→ Task to carry out:
Transcribe, exactly as they appear, the line that contains "case_gasket();", the line that contains "nodes[node].hide_render = nodes[node].hide_viewport", and every line in between, and nothing else.

→ Supplied material:
====
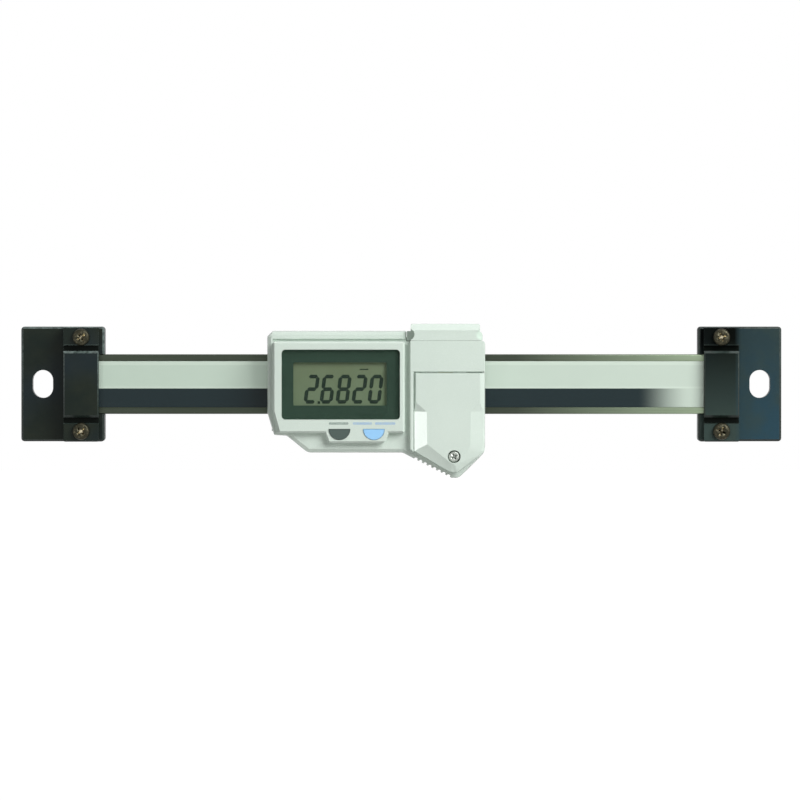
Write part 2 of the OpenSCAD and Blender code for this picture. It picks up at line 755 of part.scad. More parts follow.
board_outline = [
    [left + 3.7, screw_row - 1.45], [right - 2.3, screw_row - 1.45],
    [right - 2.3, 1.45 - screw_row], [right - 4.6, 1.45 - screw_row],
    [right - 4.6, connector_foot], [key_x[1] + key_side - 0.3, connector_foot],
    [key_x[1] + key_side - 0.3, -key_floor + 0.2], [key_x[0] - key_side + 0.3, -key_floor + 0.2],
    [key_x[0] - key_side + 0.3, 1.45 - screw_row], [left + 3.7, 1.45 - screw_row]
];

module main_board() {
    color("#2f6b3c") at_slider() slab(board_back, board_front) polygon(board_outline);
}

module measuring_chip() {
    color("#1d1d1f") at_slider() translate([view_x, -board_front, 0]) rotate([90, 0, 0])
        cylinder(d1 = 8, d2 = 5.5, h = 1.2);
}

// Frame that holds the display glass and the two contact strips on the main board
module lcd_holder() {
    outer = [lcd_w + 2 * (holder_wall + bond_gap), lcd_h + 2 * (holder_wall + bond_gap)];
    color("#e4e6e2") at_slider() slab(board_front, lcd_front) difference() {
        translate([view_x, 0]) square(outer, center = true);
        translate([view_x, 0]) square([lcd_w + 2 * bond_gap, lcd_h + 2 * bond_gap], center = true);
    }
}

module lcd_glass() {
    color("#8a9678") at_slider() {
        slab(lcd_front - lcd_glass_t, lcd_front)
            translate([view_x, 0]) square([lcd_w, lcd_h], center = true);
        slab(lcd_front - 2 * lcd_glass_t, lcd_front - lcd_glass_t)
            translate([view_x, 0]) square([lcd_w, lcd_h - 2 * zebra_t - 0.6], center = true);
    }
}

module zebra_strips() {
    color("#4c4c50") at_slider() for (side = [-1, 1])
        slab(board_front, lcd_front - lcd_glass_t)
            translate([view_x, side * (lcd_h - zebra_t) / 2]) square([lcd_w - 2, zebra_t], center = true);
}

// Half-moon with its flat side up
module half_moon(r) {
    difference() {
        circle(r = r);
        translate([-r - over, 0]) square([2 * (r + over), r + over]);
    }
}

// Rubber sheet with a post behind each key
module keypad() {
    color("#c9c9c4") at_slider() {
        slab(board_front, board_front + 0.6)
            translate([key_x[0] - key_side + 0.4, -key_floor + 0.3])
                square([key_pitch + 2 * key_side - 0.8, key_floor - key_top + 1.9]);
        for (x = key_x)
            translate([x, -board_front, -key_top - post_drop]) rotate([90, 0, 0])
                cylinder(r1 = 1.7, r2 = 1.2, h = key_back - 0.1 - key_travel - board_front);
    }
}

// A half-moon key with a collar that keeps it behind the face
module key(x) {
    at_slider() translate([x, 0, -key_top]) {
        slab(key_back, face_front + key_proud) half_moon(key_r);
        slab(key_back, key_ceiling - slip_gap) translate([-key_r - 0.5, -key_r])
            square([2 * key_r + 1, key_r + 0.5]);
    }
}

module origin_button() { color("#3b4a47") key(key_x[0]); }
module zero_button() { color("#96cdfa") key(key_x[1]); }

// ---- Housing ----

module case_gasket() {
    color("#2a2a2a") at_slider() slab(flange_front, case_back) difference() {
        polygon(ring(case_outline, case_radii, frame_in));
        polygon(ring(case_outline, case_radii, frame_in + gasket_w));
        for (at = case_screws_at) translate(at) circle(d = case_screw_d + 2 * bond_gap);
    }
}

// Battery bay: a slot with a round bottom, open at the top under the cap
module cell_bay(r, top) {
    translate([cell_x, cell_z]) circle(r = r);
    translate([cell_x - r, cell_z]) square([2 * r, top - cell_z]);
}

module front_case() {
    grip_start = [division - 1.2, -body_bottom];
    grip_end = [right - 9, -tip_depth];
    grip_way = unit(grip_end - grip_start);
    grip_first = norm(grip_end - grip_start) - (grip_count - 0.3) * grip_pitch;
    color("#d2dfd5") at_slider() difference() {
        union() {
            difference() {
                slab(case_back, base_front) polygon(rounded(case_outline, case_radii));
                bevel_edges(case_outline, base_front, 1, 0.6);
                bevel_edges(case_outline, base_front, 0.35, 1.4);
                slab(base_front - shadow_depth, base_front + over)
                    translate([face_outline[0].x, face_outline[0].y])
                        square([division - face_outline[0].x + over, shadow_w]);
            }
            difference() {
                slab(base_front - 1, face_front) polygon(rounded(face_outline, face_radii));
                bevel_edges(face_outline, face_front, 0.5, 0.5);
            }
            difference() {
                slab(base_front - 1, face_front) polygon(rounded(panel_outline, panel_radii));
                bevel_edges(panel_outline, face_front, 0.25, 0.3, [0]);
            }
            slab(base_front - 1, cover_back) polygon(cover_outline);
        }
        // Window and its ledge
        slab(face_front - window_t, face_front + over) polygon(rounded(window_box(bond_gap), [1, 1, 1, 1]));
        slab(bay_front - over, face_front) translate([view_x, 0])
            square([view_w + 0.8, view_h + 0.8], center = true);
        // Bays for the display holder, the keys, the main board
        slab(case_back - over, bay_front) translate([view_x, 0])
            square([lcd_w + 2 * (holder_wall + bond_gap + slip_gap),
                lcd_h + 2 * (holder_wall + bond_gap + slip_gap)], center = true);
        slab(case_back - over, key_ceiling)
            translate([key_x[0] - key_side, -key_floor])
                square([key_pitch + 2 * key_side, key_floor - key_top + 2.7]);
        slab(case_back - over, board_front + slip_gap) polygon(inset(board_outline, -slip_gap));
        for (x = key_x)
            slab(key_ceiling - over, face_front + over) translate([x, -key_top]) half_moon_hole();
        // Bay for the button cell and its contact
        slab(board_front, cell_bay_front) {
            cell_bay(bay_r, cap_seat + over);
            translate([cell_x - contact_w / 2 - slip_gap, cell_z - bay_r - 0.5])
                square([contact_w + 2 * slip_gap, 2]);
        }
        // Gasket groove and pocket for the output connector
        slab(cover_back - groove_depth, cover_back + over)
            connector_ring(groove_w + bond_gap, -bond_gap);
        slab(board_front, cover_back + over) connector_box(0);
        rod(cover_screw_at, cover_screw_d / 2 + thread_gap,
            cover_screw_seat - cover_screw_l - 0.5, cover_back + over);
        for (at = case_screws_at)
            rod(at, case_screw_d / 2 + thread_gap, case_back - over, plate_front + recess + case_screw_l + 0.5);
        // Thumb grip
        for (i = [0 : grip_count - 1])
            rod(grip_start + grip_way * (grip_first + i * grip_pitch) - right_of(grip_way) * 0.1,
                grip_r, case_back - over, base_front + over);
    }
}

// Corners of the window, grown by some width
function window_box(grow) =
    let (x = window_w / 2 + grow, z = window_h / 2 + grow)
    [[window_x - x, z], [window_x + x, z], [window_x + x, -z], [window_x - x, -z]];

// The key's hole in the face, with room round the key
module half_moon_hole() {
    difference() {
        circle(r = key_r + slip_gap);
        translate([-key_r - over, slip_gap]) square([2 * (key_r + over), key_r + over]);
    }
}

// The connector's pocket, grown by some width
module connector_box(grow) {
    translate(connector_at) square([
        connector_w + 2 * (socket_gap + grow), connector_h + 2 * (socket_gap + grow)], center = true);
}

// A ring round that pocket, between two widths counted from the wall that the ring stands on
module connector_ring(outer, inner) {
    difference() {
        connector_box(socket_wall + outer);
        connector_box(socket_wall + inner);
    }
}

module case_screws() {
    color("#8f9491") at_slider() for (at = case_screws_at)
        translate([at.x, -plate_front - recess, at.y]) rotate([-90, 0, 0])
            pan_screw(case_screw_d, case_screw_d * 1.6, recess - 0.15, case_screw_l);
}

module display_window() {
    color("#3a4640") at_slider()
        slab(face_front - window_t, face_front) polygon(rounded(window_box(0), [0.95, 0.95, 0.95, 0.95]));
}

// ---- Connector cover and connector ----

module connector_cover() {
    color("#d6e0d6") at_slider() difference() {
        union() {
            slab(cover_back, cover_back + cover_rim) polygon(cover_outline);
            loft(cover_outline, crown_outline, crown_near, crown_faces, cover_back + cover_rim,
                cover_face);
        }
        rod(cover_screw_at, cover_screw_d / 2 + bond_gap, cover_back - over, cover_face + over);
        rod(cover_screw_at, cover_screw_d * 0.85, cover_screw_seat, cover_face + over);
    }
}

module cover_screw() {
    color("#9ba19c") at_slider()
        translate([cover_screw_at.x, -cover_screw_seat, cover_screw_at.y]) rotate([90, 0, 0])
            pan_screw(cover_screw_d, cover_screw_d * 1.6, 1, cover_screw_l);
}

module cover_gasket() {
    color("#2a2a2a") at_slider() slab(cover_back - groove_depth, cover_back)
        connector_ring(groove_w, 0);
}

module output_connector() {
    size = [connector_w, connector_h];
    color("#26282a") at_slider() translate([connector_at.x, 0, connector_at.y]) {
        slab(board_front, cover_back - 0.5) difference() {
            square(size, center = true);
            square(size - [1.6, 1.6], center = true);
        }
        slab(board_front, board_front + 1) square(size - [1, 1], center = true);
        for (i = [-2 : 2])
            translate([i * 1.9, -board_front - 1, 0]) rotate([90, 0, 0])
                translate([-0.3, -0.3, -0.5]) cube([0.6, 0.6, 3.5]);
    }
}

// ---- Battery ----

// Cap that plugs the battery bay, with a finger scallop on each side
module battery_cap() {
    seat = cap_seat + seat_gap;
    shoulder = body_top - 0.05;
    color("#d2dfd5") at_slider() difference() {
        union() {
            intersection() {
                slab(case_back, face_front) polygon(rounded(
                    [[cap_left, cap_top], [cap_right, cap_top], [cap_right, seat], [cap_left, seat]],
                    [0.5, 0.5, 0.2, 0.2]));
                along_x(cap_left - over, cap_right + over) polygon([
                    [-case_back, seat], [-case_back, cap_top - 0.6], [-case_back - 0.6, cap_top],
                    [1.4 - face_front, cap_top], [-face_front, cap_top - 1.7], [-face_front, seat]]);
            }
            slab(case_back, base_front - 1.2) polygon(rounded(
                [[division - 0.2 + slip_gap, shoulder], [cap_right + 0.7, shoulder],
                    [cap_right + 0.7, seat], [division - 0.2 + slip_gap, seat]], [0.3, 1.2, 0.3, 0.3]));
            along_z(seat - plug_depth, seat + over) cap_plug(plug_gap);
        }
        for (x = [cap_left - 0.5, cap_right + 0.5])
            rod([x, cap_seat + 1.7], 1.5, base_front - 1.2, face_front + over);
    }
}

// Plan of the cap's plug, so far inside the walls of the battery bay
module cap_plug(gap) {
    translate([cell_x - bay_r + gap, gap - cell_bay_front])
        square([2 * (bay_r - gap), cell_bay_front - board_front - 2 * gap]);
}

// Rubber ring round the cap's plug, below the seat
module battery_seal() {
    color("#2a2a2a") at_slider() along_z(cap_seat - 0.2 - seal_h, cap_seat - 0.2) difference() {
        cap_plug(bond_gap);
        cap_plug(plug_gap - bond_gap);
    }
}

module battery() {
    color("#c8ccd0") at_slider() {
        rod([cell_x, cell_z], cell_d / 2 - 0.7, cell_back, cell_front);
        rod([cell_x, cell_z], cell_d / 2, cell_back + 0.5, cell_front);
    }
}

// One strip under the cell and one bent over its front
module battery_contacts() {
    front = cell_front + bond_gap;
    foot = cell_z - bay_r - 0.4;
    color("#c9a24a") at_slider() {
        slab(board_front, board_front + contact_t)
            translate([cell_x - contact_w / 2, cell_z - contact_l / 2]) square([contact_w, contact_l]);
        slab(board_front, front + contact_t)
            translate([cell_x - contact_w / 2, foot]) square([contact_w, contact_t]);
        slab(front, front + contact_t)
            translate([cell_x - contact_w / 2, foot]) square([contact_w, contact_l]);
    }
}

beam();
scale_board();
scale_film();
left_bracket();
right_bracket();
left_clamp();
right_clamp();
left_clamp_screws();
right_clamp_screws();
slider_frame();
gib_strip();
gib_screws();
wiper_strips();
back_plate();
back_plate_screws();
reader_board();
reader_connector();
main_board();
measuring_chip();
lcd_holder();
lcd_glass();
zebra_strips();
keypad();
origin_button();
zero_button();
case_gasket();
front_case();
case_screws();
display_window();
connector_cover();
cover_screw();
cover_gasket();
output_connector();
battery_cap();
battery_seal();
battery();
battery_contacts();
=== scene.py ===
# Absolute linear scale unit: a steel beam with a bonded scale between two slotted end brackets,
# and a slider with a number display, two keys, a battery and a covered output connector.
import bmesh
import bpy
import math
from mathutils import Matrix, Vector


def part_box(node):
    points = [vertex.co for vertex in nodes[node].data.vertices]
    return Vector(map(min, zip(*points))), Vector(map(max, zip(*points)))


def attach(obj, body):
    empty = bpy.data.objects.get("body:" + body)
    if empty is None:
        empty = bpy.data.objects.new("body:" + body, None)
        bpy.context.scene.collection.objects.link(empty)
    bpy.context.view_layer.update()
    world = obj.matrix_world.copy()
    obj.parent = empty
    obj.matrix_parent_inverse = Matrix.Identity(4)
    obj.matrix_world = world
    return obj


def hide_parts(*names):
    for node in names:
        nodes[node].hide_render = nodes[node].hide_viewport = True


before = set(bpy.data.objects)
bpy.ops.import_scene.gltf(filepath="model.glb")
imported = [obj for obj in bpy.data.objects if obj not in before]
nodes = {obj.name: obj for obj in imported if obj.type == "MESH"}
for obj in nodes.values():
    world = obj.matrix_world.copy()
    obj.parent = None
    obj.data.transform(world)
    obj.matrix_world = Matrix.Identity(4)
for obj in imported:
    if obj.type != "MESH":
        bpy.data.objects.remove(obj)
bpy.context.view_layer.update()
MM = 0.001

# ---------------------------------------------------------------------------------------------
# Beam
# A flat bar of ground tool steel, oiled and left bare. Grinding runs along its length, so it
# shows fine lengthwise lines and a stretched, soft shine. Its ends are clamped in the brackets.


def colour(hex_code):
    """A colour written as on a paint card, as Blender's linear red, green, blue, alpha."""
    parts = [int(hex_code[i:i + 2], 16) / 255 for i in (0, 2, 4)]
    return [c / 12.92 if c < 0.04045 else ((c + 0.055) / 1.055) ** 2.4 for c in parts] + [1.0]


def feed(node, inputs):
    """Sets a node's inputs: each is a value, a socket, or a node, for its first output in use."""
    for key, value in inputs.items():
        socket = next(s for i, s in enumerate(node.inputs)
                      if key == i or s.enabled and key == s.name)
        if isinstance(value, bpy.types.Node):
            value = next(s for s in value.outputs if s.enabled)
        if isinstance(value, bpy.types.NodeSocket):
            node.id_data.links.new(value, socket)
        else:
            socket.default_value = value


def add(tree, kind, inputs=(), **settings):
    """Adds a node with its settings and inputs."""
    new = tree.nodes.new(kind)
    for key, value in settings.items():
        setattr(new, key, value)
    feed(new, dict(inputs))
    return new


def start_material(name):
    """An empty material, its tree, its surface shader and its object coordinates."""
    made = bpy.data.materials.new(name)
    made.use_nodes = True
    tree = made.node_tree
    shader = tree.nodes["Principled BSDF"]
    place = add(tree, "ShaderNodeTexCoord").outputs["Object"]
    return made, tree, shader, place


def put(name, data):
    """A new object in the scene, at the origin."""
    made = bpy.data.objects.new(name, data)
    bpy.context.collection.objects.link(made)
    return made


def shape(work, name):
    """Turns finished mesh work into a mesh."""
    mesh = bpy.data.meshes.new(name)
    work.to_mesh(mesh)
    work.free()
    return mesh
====
→ Output below:
case_gasket();
front_case();
case_screws();
display_window();
connector_cover();
cover_screw();
cover_gasket();
output_connector();
battery_cap();
battery_seal();
battery();
battery_contacts();
=== scene.py ===
# Absolute linear scale unit: a steel beam with a bonded scale between two slotted end brackets,
# and a slider with a number display, two keys, a battery and a covered output connector.
import bmesh
import bpy
import math
from mathutils import Matrix, Vector


def part_box(node):
    points = [vertex.co for vertex in nodes[node].data.vertices]
    return Vector(map(min, zip(*points))), Vector(map(max, zip(*points)))


def attach(obj, body):
    empty = bpy.data.objects.get("body:" + body)
    if empty is None:
        empty = bpy.data.objects.new("body:" + body, None)
        bpy.context.scene.collection.objects.link(empty)
    bpy.context.view_layer.update()
    world = obj.matrix_world.copy()
    obj.parent = empty
    obj.matrix_parent_inverse = Matrix.Identity(4)
    obj.matrix_world = world
    return obj


def hide_parts(*names):
    for node in names:
        nodes[node].hide_render = nodes[node].hide_viewport = True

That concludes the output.